Here's the romantic May Flowers Menu S & S shared with us:
Cherimoya Milk Sorbet
"Desire is the other mother of invention. We have been working on this idea for a while - milk sorbet! What would it be like? What could it do? We just wanted to know. The milk sorbet is lighter in flavor and fat, so the flavors we add burst and dissipate more quickly, like firecrackers or pop rocks. But the milk still has body, so there's a sherbety, gelato-ey feel. Marry this with a sweet, floral, creamy cherimoya (aka "custard apple") and this is a unique opportunity to taste something you've never had before. We sourced cherimoyas from Sahu Subtropicals in Rainbow, Calif. Founded in 2009, Sahu is growing berries, avocados, blood oranges, guavas, and other delicious and tropical produce."Rhubarb Crumble with Toasted Anise
"Nostalgia holds hands with the promise of spring. Our grandma's recipe for rhubarb crumble, reinterpreted with all the snap and exuberance of the season's first rhubarb. Cooked slowly in orange juice and cinnamon, with a bit of anise toasted to a dark amber, and folded in with a toothsome, textured crumble, this is our celebratory toast to having made it through another winter. This time of year we love to get up early and forage at the excellent Los Angeles Farmers Market
. The rhubarb is young, tender, and delicious."Wildflower Honey With Ricotta Walnut Lace Cookies
"Honey has seasons, too. It's spring: The flowers are budding, the birds are singing, the bees are buzzing, and the honey is overflowing with floral deliciousness. Really, it's brazen, in-your-face floral. We fold it into ice cream and it's almost a tea-like steeping effect - a beautiful bloom of honey ice cream. Crumbles of lemony ricotta walnut lace cookies add a little bit of zest and snap and nuttiness to the experience. Massey Honey Co.
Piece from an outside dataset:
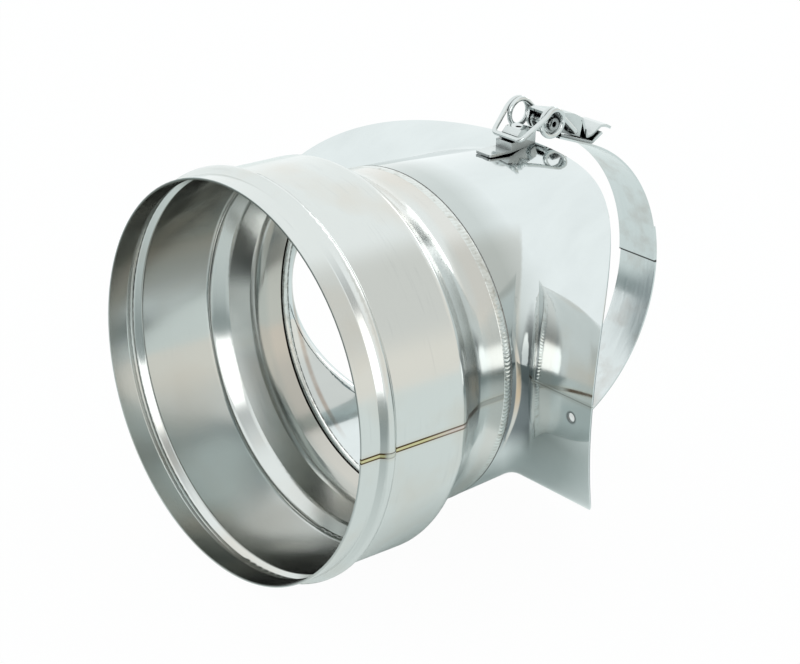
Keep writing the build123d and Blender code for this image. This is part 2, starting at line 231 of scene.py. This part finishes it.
# Mirror-polished stainless: drawn, then buffed, with the faint waves that drawing leaves. It is grey and
# drawn inside, straw and brown beside the weld, and dull round the fixing hole. The dark crease beside the
# crotch and the dark line on the flank stand for shade that this white studio lacks, and the grey round
# the neck's root, high on the saddle's front, is a painted reflection of the neck
def polished_sheet():
    mat, tree, shader, place = finish_material("mirror polished stainless")
    x, y, z = add(tree, "ShaderNodeSeparateXYZ", {0: place}).outputs
    from_pipe = from_axis(tree, place, ACROSS_PIPE)[0]
    from_branch = from_axis(tree, place, ACROSS_BRANCH)[0]
    from_hole = add(tree, "ShaderNodeVectorMath", {0: place, 1: HOLE_AT},
                    operation="DISTANCE").outputs["Value"]
    waves = add(tree, "ShaderNodeTexNoise",
                {"Vector": place, "Scale": 1 / DRAW_WAVES, "Detail": 1.0}).outputs[0]
    fog_at = add(tree, "ShaderNodeMapping",
                 {0: place, "Scale": [1 / size for size in BUFF_FOG]}).outputs[0]
    fog = add(tree, "ShaderNodeTexNoise", {"Vector": fog_at, "Scale": 1.0, "Detail": 4.0}).outputs[0]
    drawn_at = add(tree, "ShaderNodeMapping",
                   {0: place, "Scale": [1 / size for size in DRAW_MARKS]}).outputs[0]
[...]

, our wonderful family-owned collaborator, is all about the "un." Unprocessed, unfiltered, unheated, and all that other unnecessary un-organic stuff. Their apiaries are located in the LA/Orange County area and their honeys are extracted by hand and simply strained. That's it. Based on the central coast, Rancho La Vina is exactly the kind of grower we love to find. The 2,800-acre ranch has been in the Baer family since the 1860s, and some of the walnut trees are hundreds of years old."Grand Poppy Sorbet With Flowers
"100% pure joy. Is life disappointing you because edible spring flowers are not embedded in all of your favorite foods? Here is your solution: a pale orange, sunshiny sorbet with a pleasant hint of Grand Poppy Organic Liqueur that's chock-full of gorgeous edible spring flowers. This is one of our most difficult ice creams to make because we have to hand-place every flower into the ice cream, but man, is it beautiful: blue and white borage; purple, yellow, and orange violas; and bright pink rose petals decant playfulness and glee into your hopeful heart. Greenbar Craft Distillery
has about a thousand cool stories to tell. They're the first distillery in LA since prohibition; they only use amazing ingredients that are sourced within 100 miles of LA; they plant a tree for every bottle sold. As if that weren't enough, they took it upon themselves to make this incredible aperitif-style Grand Poppy Organic Liqueur with citrus from SoCal, coastal herbs and berries, and, of course, the California poppy."Honey Lavender
"Sometimes you want to eat flowers. If you've ever had a Saint Bernard sort of lean into your person in a protective yet utterly loving way, his deep reserves of beast power evident but undeployed, that's sort of what this lavender ice cream is like - epically strong, but also … courtly. This cult favorite is like nothing else on our menu. We take two pounds of California lavender flowers and steep them in honey and cream, bringing out an incredibly deep, almost smoky lavender color and a skull-thwacking punch of lavender followed by a sweet touch of honey on your tongue. It is our most divisive flavor. Central Coast Lavender Farm and Apothecary
is based in Paso Robles and describes itself as a "modern day" organic lavender farm, distillery, and apothecary. Random Trivia:
"While it's not definitively clear, historians often credit China with the origin of ice cream, which dates all the way back to 200 BC!"